Thoughts on Turning Red, Pixar’s new animated film set in Toronto

PHOTO CONTRIBUTED BY MOLLY SIMPSON / SPUTNIK PHOTOGRAPHY

In Turning Red, Pixar’s first animated film to be set in Canada, Mei Lee, an ambitious 13-year old living in Toronto in 2002, discovers something about her family’s Chinese heritage that leaves her trapped between two lives.

 

Hysterical after waking up one day to find a giant red panda in her reflection, Mei soon learns that every woman in her family, for generations, has experienced the same thing at around her age. 

 

The only way for Mei to return to her normal self is to get rid of the panda forever, just as her mom, aunts and grandmother before her did, by performing a ritual on the night of the next red moon to lock the spirit of her panda in a pendant necklace. 

 

The twist, though, is that Mei’s panda only appears when her emotions get the best of her—with practice, she not only learns to control it, but also begins to recognize the “curse” for what it was first intended to be: a blessing from her ancestors and a source of cultural pride.

 

Faced with pressure from her family to perform the ritual, growing tension between friends, and all the other qualms of adolescence, Mei is left with a decision to make: embrace her panda or encase it.

 

Softened by the context of middle school drama, a boy band craze and a heartwarming storyline about genuine friendship, Mei’s story of conflicted identity makes Turning Red a fun, quirky and still insightful watch. 

 

As director Domee Shi puts it in the Making Turning Red documentary on Disney+, “Mei’s struggle in this film is, she’s torn between being her mom’s good little daughter, and embracing her wild inner beast.”

 

Shi says much of the film was inspired by her own experience growing up in an immigrant household in Toronto in the early 2000s, navigating the complexities of Chinese-Canadian culture as a child. 

 

“That is a universal struggle that a lot of kids go through, especially, I think, immigrant kids,” says Shi. “There’s definitely more of this obligation to carry on your family’s legacy and make sure that their sacrifices in coming to a new country aren’t in vain.”

 

“But also, you’re in a new country, you’re experiencing all of this crazy, awesome stuff that maybe your parents didn’t get to grow up with—you’re caught between two worlds.”

 

Another, more comedic layer of the red panda metaphor is the qualities of the panda that resemble puberty.

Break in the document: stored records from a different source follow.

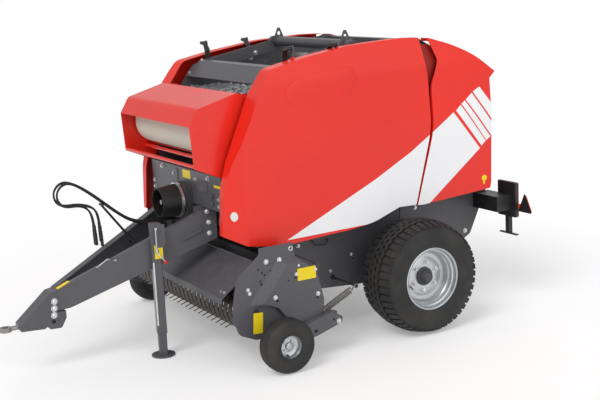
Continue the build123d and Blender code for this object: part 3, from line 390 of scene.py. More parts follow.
NODE_FINISH = (
    ("cover", ("front_cover_left", "front_cover_right", "rear_covers")),
    ("red", ("net_hood", "net_tray")),
    ("grey", ("side_plates", "tailgate_plates", "tailgate_wall", "front_frame", "drawbar_arms",
              "hitch", "cross_beam", "axle", "pickup_shields", "wind_guard", "lifting_bar",
              "jack_tube", "jack_leg", "gauge_arms", "top_rails")),
    ("painted_shade_grey", ("throat_roof", "feed_floor", "pickup_tube")),
    ("black", ("cover_hinges", "lamp_arms", "lamp_hangers", "strut_barrels", "strut_studs",
               "cylinder_barrels", "hose_holder")),
    ("zinc", ("rim_left", "rim_right", "gauge_rim_left", "gauge_rim_right", "jack_crank")),
    ("steel", ("front_rollers", "rear_rollers", "power_shaft", "towing_eye")),
    ("tine", ("tine_reel", "stripper_bands")),
    ("chrome", ("strut_rods", "cylinder_rods")),
    ("cast", ("gearbox",)),
    ("rubber", ("tyre_left", "tyre_right", "gauge_tyre_left", "gauge_tyre_right")),
    ("plastic", ("power_cone", "hose_plugs")),
    ("hose", ("hoses",)),
    ("net", ("net_roll",)),
    ("lens", ("lamps",)),
    ("orange", ("triangles",)),
)


# Mesh helpers


def mesh_of(name, bm):
    """A finished mesh from an edit mesh."""
    bmesh.ops.recalc_face_normals(bm, faces=bm.faces)
    mesh = bpy.data.meshes.new(name)
    bm.to_mesh(mesh)
    bm.free()
    return mesh


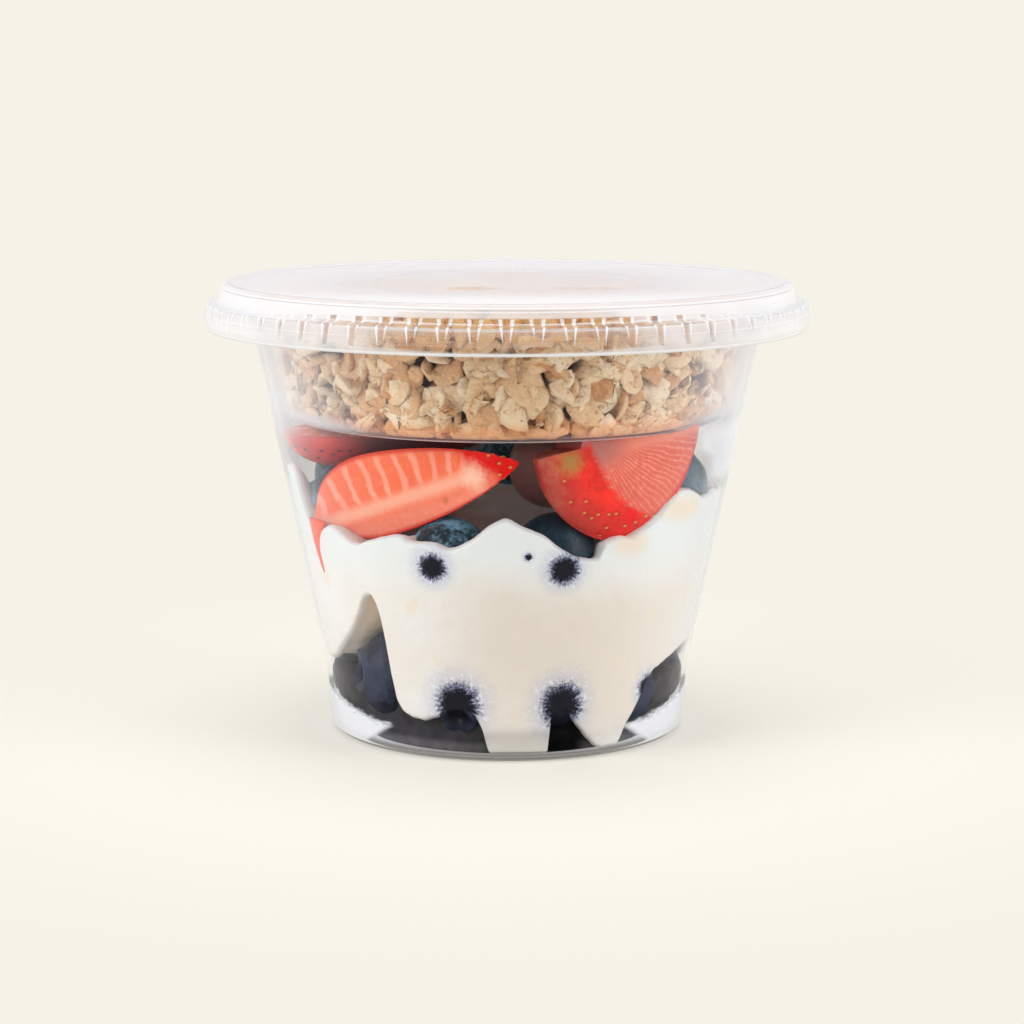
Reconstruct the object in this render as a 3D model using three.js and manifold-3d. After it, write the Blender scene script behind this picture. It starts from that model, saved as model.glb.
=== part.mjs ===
// A yogurt parfait in a clear plastic cup: blueberries on the floor of the cup, a thick layer of
// yogurt poured over them, strawberry halves and more blueberries on the yogurt, a shallow clear
// tray that hangs in the mouth of the cup and holds granola, and a flat clear lid over all of it.
//
// Units are millimetres, +Z is up, the front of the parfait faces -Y, and the origin is the centre
// of the base, on the surface that the cup stands on. A bearing is an angle round the cup in
// degrees, 0 at the front and growing towards +X.

import * as THREE from 'three';
import { mergeVertices } from 'three/addons/utils/BufferGeometryUtils.js';
import Module from 'manifold-3d';

const wasm = await Module();
wasm.setup();

// ---------------------------------------------------------------- driving dimensions

const GAP = 0.3; // clearance between pieces that touch on the real thing
const ROUND_SEGMENTS = 36; // sides of the cup and the tray
const LID_SEGMENTS = 64; // sides of the lid, one for each flute

const cup = {
  wall: 0.8,
  footInner: 27.4, // the flat ring that the cup stands on
  footOuter: 29.2,
  puntRise: 0.9, // how far the middle of the base is raised
  puntRadius: 25.4, // the raised middle is flat out to here
  puntEdge: 27, // and is back at the foot's level here
  floorRadius: 28.6, // where the floor meets the inside of the side
  heelSlope: 1.4, // radius gained inside the heel for each millimetre of height
  heelRadius: 30.4,
  shoulderZ: 11.4, // the side is steeper below this height
  shoulderRadius: 31.5,
  taper: 0.208, // radius gained for each millimetre of height above the shoulder
  rimRadius: 49.2,
  rimTop: 72.6,
  rimDepth: 1.7,
};

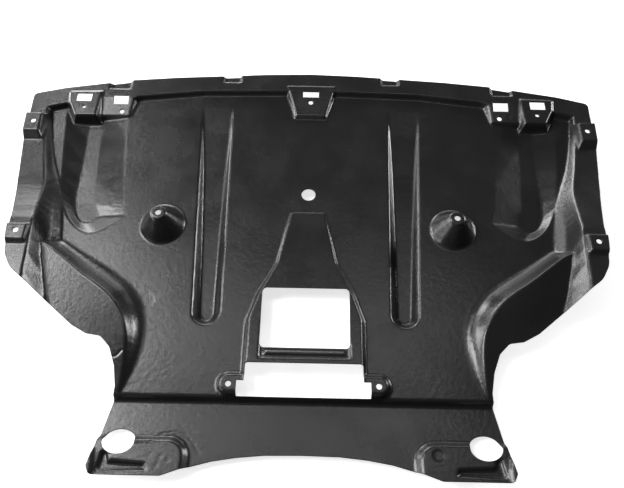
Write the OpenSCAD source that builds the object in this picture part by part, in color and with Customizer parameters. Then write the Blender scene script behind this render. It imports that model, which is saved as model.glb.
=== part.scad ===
// Engine splash shield: one moulded sheet that closes the underside of an engine bay.
// X runs across the vehicle, +Y points to the vehicle's front, +Z to the engine.
// Heights below are taken from the main floor's upper face; the part is lifted at the
// end so that its lowest point rests on the ground plane.

/* [Panel] */
// Thickness of the moulded sheet
wall = 3; // [2:0.5:5]
// Overall length from the rear corners to the middle of the front edge
panel_len = 760; // [700:5:820]
// Half width at the front corners
front_half = 541; // [500:1:580]
// Half width of the rear corners
rear_half = 310; // [280:1:340]
// Half width at the waist between the wheel arches
waist_half = 289; // [260:1:320]

/* [Heights] */
// Front band above the main floor
band_h = 12; // [6:1:20]
// Rear apron below the main floor, at the foot of the rear step
apron_drop = 12; // [6:1:20]
// Rise of the apron for each millimetre towards its rear edge
apron_slope = 0.08; // [0:0.01:0.2]
// Side flange above the main floor, at its rear end
flange_h = 54; // [40:1:65]
// Depth of the front corner pockets
pocket_depth = 13; // [6:1:20]
// Depth of the two long channels at their rounded ends
channel_depth = 16; // [8:1:22]

/* [Standoff cones] */
// Distance of each cone's axis from the centre line
cone_x = 254; // [240:1:270]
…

Mei wakes up one day and finds that she is hairy, clumsy and smelly, and can’t control her emotions—in her own words, “I’m a gross red monster!”

 

A highlight for Canadians watching the film is spotting all of the Toronto landmarks featured in the animation. Of course, the CN Tower and the SkyDome (now the Rogers Centre), but also subtler tributes to the city.

 

A blue jay perched on a fence in front of the baseball stadium, the Tim Hortons timbits box on the Lee’s kitchen table, Mei’s mention of her TTC streetcar pass, the opening scene of Mei walking in Chinatown. 

 

A flyer for bagged milk taped on a convenience store’s front window, Ontario license plates, Mei’s middle school being named after former Prime Minister of Canada Lester B. Pearson—the list of nods goes on.

 

Adding to the significance of a Pixar film depicting Toronto is the fact that Ming Lee, Mei’s mother, is voiced by Canadian actress Sandra Oh who knows the city well, having lived near Kensington Market. 

 

“It’s always thrilling to have that represented,” Oh told Yahoo Canada of the film showcasing street corners like Dundas and Spadina. “It fills you with excitement and pride.”

 

There is one detail of the film, some viewers have pointed out, that feels slightly inauthentic to its Toronto setting—the characters pronounce the city as it’s spelled, enunciating the second ‘t’ instead of saying “Turrono,” but that is decidedly forgivable.

Turning Red is also unique in the fact that it was headed by an all-women leadership team at Pixar. Rona Liu, Lindsey Collins and Danielle Feinberg joined Shi to form the core group that built, directed and managed the film.